6) You created a couple change controls for a couple important late night maintenances that needed to be done. During the change control creation you double then triple check your logic behind the procedures you’ve outlined so that you can be confident in what you predict the impact will be. That’s a big part of working on service impacting maintenances. If you tell the client base that all they will see is momentary slowness, then you’d better be sure that that’s the worst that they see. Anything more than that is very bad.
7) You had a talk with the team about some upcoming upgrades. A discussion needed to be had on what different scenarios we could come up with to complete the upgrades. Future talks will be needed to work out what each scenario will cost, and which is the best idea, taking costs and benefits into account.

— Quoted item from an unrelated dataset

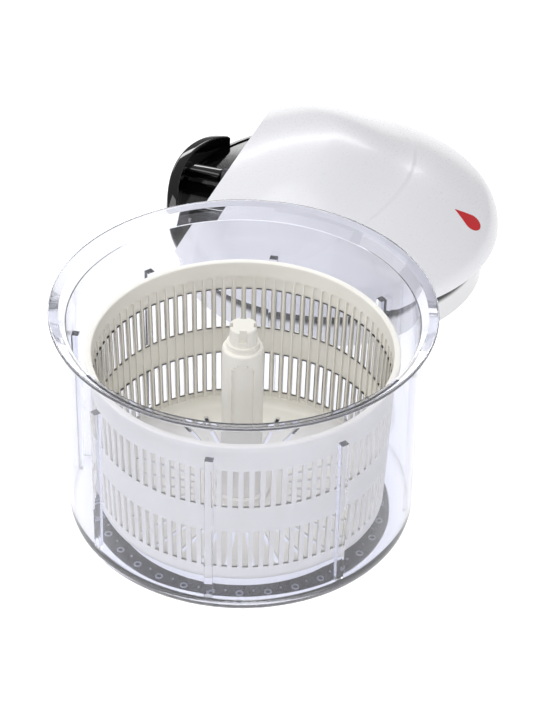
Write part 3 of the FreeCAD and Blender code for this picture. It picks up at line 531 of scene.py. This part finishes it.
def make_basket_wall(basket, top, outer):
    """The ring of identical wall columns, each with two slots in one round-ended flute."""
    pitch = 2 * math.pi * outer / basket.columns
    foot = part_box("basket")[0].z + basket.corner
    mesh = plate([(-pitch / 2, 0, foot), (pitch / 2, 0, foot), (-pitch / 2, 0, top), (pitch / 2, 0, top)])
    flute_half = basket.flute_width / 2
    flute_top = top + basket.rim_drop - basket.flute_drop
    for side in (-1, 1):
        for across in (basket.slot_width / 2, flute_half * 0.4, flute_half * 0.9, flute_half):
            cut_at(mesh, (side * across, 0, 0), (1, 0, 0))
    rows = [(low, low + basket.slot_length) for low in (basket.slot_low, basket.slot_high)]
    for level in [edge for row in rows for edge in row] + [flute_top]:
        cut_at(mesh, (0, 0, level), (0, 0, 1))
    slots = [face for face in mesh.faces if abs(face.calc_center_median().x) < basket.slot_width / 2
             and any(low < face.calc_center_median().z < high for low, high in rows)]
    bmesh.ops.delete(mesh, geom=slots, context="FACES")
    for vert in mesh.verts:
        if abs(vert.co.z - flute_top) < 1e-6 and abs(vert.co.x) <= flute_half + 1e-6:
            vert.co.z -= flute_half * (1 - math.sqrt(max(0, 1 - (vert.co.x / flute_half) ** 2)))
    thicken(mesh, (0, basket.wall, 0))
    floor = [face for face in mesh.faces if face.normal.y > 0.9 and face.calc_center_median().z < flute_top
             and abs(face.calc_center_median().x) < flute_half and face.calc_center_median().y > 0]
    sunk = bmesh.ops.extrude_face_region(mesh, geom=floor)
    bmesh.ops.delete(mesh, geom=floor, context="FACES")
    bmesh.ops.translate(mesh, vec=(0, -basket.flute_depth, 0), verts=new_points(sunk))
    foot_radius = outer - basket.foot_inset
    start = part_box("basket")[0].z
    for vert in mesh.verts:
        share = (vert.co.z - start) / (top - start)
        radius = foot_radius + (outer - foot_radius) * share - vert.co.y
        angle = vert.co.x / outer
        vert.co = Vector((radius * math.cos(angle), radius * math.sin(angle), vert.co.z))
    around(mesh, basket.columns)
    return mesh


def make_basket_floor(basket, foot, outer):
    """The floor's sectors, with a radial drain slot each."""
    half = math.pi / basket.drains
    inner = basket.hub_inner + basket.wall / 2
    mesh = plate([(inner * math.cos(half), -inner * math.sin(half), foot),
                  (outer * math.cos(half), -outer * math.sin(half), foot),
                  (inner * math.cos(half), inner * math.sin(half), foot),
                  (outer * math.cos(half), outer * math.sin(half), foot)])
    for side in (-1, 1):
        cut_at(mesh, (0, side * basket.drain_width / 2, 0), (0, 1, 0))
    for reach in (basket.drain_inner, basket.drain_outer):
        cut_at(mesh, (reach, 0, 0), (1, 0, 0))
    holes = [face for face in mesh.faces if abs(face.calc_center_median().y) < basket.drain_width / 2
             and basket.drain_inner < face.calc_center_median().x < basket.drain_outer]
    bmesh.ops.delete(mesh, geom=holes, context="FACES")
    thicken(mesh, (0, 0, basket.wall))
    around(mesh, basket.drains)
    return mesh


def build_basket(basket):
    """The slotted basket: rim, fluted wall, rounded foot, drained floor and the ring round the post."""
    low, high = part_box("basket")
    outer = high.x - basket.rim_width
    under_rim = high.z - basket.rim_drop
    wall = basket.wall
    rim_foot = under_rim - basket.lap
    rim = turned([(outer - wall, rim_foot), (outer, rim_foot), (high.x, under_rim, 0.0006),
                  (high.x, high.z, 0.0012), (outer - wall, high.z, 0.0009)])
    foot_radius = outer - basket.foot_inset
    draft = basket.foot_inset * basket.corner / (under_rim - low.z)
    corner_top = low.z + basket.corner + 0.0003
    ring_inner = basket.drain_outer + 0.002
    foot_round = basket.corner * 0.85
    corner = turned([(ring_inner, low.z), (foot_radius, low.z, foot_round),
                     (foot_radius + draft, corner_top), (foot_radius + draft - wall, corner_top),
                     (foot_radius - wall, low.z + wall, foot_round - wall), (ring_inner, low.z + wall)])
    hub = turned([(basket.hub_inner, low.z + wall / 2), (basket.hub_outer, low.z + wall / 2),
                  (basket.hub_outer, low.z + wall + basket.hub_rise, 0.0008),
                  (basket.hub_inner, low.z + wall + basket.hub_rise, 0.0004)], 96)
    pieces = [rim, make_basket_wall(basket, under_rim, outer), corner,
              make_basket_floor(basket, low.z + 0.0001, ring_inner + 0.003), hub]
    make_piece(joined(pieces), "slotted_basket", "basket", basket_plastic(), "white_basket", "basket")


def build_post(post):
    """The hollow centre post with its flared foot and arched recess."""
    low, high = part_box("basket_post")
    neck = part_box("drive_dog")[0]
    radius = high.x - post.foot_flare
    flare_top = low.z + post.foot_height
    mesh = turned([(radius - post.wall, low.z), (high.x, low.z, 0.0005), (high.x, low.z + 0.002, 0.0008),
                   (radius + 0.0002, flare_top, 0.004), (radius, high.z, 0.0018), (post.bore, high.z),
                   (post.bore, neck.z), (radius - post.wall, neck.z)], 96)
    recess_top = high.z - post.recess_top
    half = post.recess_width / 2
    for drop in (0, half * 0.25, half * 0.6, post.recess_height):
        level = recess_top - drop
        cut_at(mesh, (0, 0, level), (0, 0, 1))
    front = []
    for face in mesh.faces:
        centre = face.calc_center_median()
        if centre.y > -radius * 0.6 or math.hypot(centre.x, centre.y) < radius * 0.96:
            continue
        if not recess_top - post.recess_height < centre.z < recess_top:
            continue
        below = min(1, (recess_top - centre.z) / half)
        if abs(centre.x) < half * math.sqrt(max(0, 1 - (1 - below) ** 2)):
            front.append(face)
    bmesh.ops.inset_region(mesh, faces=front, thickness=post.recess_slope, depth=-post.recess_depth,
                           use_even_offset=True)
    make_piece(mesh, "centre_post", "basket", basket_plastic(), "white_basket", "basket_post")


# ---------------------------------------------------------------- lid group
def dome_line(mesh, lid, shrink):
    """Half the dome's outline: a shallow arc from the crown, then the rounded edge and the side."""
    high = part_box("lid_shell")[1]
    reach = high.x - LID.translation.x
    rise = high.z - lid.rim_height - lid.side
    ledge = reach - lid.edge
    ball = (rise ** 2 - lid.edge ** 2 + ledge ** 2) / (2 * (rise - lid.edge))
    lean = math.atan2(ledge, ball - rise)
    crown = mesh.verts.new((0, 0, high.z - shrink))
    top = bmesh.ops.spin(mesh, geom=[crown], cent=(0, 0, high.z - ball), axis=(0, 1, 0), angle=lean,
                         steps=48)
    side = bmesh.ops.spin(mesh, geom=top["geom_last"], cent=(ledge, 0, lid.rim_height + lid.side),
                          axis=(0, 1, 0), angle=math.pi / 2 - lean, steps=16)
    foot = bmesh.ops.extrude_vert_indiv(mesh, verts=side["geom_last"])["verts"][0]
    foot.co.z = lid.rim_height
    return foot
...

It’s 5:45pm get a call from the NOC – they have a misguided client requesting things that the Internet isn’t capable of. It’s not a big deal though. The internet is a complicated beast, and not one that is easily tamed. You put on your teaching cap and do your best to break things down into bite size pieces that are easy for the client to digest. In the end the initial request was actually spawned from something else entirely. Once you dissect and explain all the options you drop off and let the NOC handle the rest.
They’ll go on to explain common tools to use and the best way to approach troubleshooting a network issue, which, they remind the client, can always be brought to the attention of the NOC. You know if they encounter any issues, or even if they just have a question, they’ll call you up later. That’s what you’re there for – to ensure the NOC has access to as much knowledge as possible. This sometimes means you get a call while you’re out for dinner to explain the nuances between iBGP and eBGP. But you know knowledge is power. The more you pass on to your front line soldiers, the more time you can spend strategizing your army’s next move as opposed to fighting small skirmishes.